I guess I'll just keep an eye on it for now, the pump does have to take the liquid through the cpu, through a 240 rad at the top, two gpu blocks and then a 360 rad which is mounted with the plug ports at the bottom. So in essence pumping the liquid to the top of the case twice.
 
A d5 can handle that just fine, mine goes through 240,360,gpus,cpu,360,res then pump. I was a little worried about one pump going through so much, i thought the speed might slow too much but i can see it coming back into the res and it hardly slows at all.

I tried dropping my pump speed when i rebuilt this one, i tried all the speed settings but it made virtually no difference to the temp, in the end i figured i might aswell leave it on full speed since its been running at that for 10 years, hopefully it can manage another 10 before i have to change it :)
 
I started using the top card as the main card again as the second card was actually pretty unstable, not sure if that's the same problem you had a

Yeah i had the same problem, thats why i thought i better mention it, i think it must be a 290 thing cause my 7950s never had the same problem.

Yeah like bluntwrapped says, what are your CPU temps, you could judge your loop temp from that.
 
I know what you mean about being able to see the additional water movement and bubbles when running your pump 100%. That's one of my bleeding methods when I've refilled my loop to run different speeds to try and clear air bubbles. This shouldn't however continue once the loop is air free! In my loop if I'm running the pump at 100% even with a 200mm tube res and vortex stop insert (its an EK X-Res D5), you still see a noticeable swirl.

Are you running your GPUs in serial or parallel? I prefer parallel as its less restrictive.

Have you taken the blocks apart and cleaned them? I use a soft tooth brush and DI water to clean all the fine areas of the block to clear any crud out, as my blocks are all nickel plated and it's apparently really easy to strip the plating if you use vinegar or the like.

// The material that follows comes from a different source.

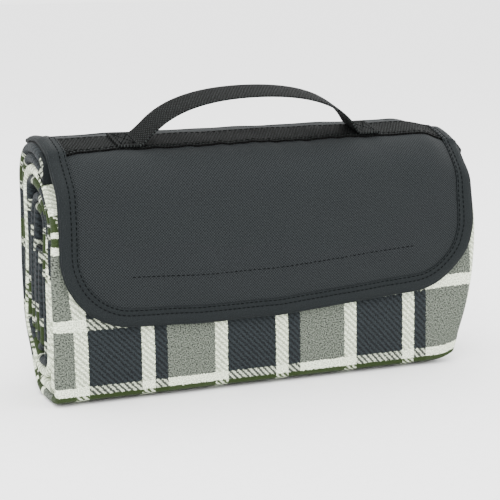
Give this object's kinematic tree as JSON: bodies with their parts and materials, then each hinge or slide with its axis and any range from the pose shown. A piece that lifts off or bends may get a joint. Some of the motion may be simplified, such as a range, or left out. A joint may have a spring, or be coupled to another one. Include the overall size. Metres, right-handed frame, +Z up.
{
  "type": "roll-up camp blanket",
  "caption": "Fleece camp blanket rolled into a flat upright bundle, closed by a front flap, with a webbing band and carry handle on top.",
  "frame": {"origin": "centre of the footprint at the base the bundle stands on", "axes": "+X along the bundle's width, -Y out of the flap's front, +Z up"},
  "size_m": [0.32, 0.0886, 0.2064],
  "materials": {
    "fleece": "brushed plaid fleece in grey, off-white, dark blue-grey and olive",
    "backing": "coated waterproof cloth, dark",
    "shell": "coarse woven charcoal polyester",
    "lining": "thin woven dark lining",
    "binding": "folded woven edge binding, charcoal",
    "webbing": "woven webbing, near black",
    "tape": "hook and loop tape, black",
    "thread": "polyester sewing thread, charcoal"
  },
  "bodies": {
    "roll": {"fleece_blanket": "fleece", "waterproof_backing": "backing", "edge_binding_outer": "binding", "edge_binding_inner": "binding", "flap_top_lining": "lining", "flap_top_shell": "shell", "flap_top_binding_left": "binding", "flap_top_binding_right": "binding", "loop_tape": "tape", "anchor_band": "webbing", "handle_end_left": "webbing", "handle_end_right": "webbing", "handle_tack_left": "thread", "handle_tack_right": "thread"},
    "flap": {"flap_lining": "lining", "flap_shell": "shell", "flap_binding": "binding", "hook_tape": "tape"},
    "handle": {"handle_arch": "webbing"}
  },
  "joints": [
    {"name": "flap_hinge", "type": "hinge", "parent": "roll", "child": "flap", "pos_m": [0, -0.04425, 0.14356], "axis": [-1, 0, 0], "range_deg": [0, 165]},
    {"name": "handle_lean", "type": "hinge", "parent": "roll", "child": "handle", "pos_m": [-0.008, -0.01207, 0.17713], "axis": [-1, 0, 0], "range_deg": [-37, 48]}
  ]
}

Have you flushed the loop with DI water and replaced the coolant? Might even be worth considering using something like Mayhems Blitz cleaning system (just take note that the radiator cleaning fluid, must only be used on RADs as its too harsh for the blocks). BTW what coolant have you been using? Any sign of it degrading?

TIM wise, i use thermal grisly kryonaut, you need to be a bit more liberal with the TIM on GPUs than CPU's as it needs to completely cover the chip (whereas because of the the integrated heat-sink on CPUs, that's not required). As longs as it's non conductive TIM it doesn't really matter if it goes over the edge of the chip a little.

E-I
 
Thanks for the input guys, I have narrowed down the issue. After I cleaned the block last time the temps were fine but then began to rise from 45 to 60 again by the end of the week, the second card remained unchanged. So I took it apart at the weekend and drained it completely and replaced the Mayhems with DI water and so far it has been fine, holding at 45 degrees. Seems there was some gunk in my coolant I'm not entirely sure where it came from but the microchannels on the first card were trapping it all before it got to the second and causing restiction.

So I have ordered some more coolant, some tubing and some fittings that I couldn't get but really wanted when I added the new rad. I'll take everything out and give it a good clean. I've also got some new fans to add so it'll be a nice spring clean.


Are you running your GPUs in serial or parallel? I prefer parallel as its less restrictive.
I believe it's in parallel.


Have you flushed the loop with DI water and replaced the coolant?

Have you taken the blocks apart and cleaned them?
This is basically what I've done now, and it seems that was the problem.

As above not sure if it was the coolant was using Mayhems X1 and have ordered the same again.